Christophe’s: “Elapsed time: 87266.119 msecs”
Mine (with a touch added): “Elapsed time: 108841.354 msecs”
Sequential: “Elapsed time: 151075.292 msecs”

20 Days of Clojure: Day 14

Ok, I’m finally getting somewhere. To start with, Rich pointed out that I could use recur to make my last prime finder stack safe and faster. Here it is:

  (defn primes-in-list [potential-primes known-primes]
    (let [p (first potential-primes)]
      (if (nil? p) ‘()
        (if (is-prime? p known-primes)
            (list p)
            (primes-in-list (rest potential-primes) (conj known-primes p)))
          (let [rest-primes (rest potential-primes)]
            (recur rest-primes known-primes))))))
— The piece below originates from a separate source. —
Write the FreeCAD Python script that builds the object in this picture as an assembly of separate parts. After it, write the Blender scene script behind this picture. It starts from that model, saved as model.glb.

Here’s how I parallelized it:

  (def w1 (agent 0))
  (def w2 (agent 0))

  (defn par-primes-in-list [potential-primes known-primes]
    (let [ x 10 x-times-2 (* x 2)]
      (! w1 (fn[w pp kp] (primes-in-list pp kp)) (take x potential-primes) known-primes)
      (! w2 (fn[w pp kp] (primes-in-list pp kp)) (take x (drop x potential-primes)) known-primes)
      (await w1 w2)

      (let [new-primes (concat @w1 @w2) ]
        (if (= (count new-primes) 0)
          (recur (drop x-times-2 potential-primes) known-primes)
          (let [real-primes
            (if (> (first new-primes) x-times-2) new-primes (primes-in-list new-primes []))]
            (lazy-cat real-primes (par-primes-in-list
              (drop x-times-2 potential-primes)
              (into known-primes real-primes))))))))

Basically, I send lists to the agents, wait for them, and then combine their answers. The original runs at about 100% of CPU, calculates 8000 primes in 21.6 seconds and this runs at about 125%, and calculates the primes in 17.1 seconds, or in about 80% of the time.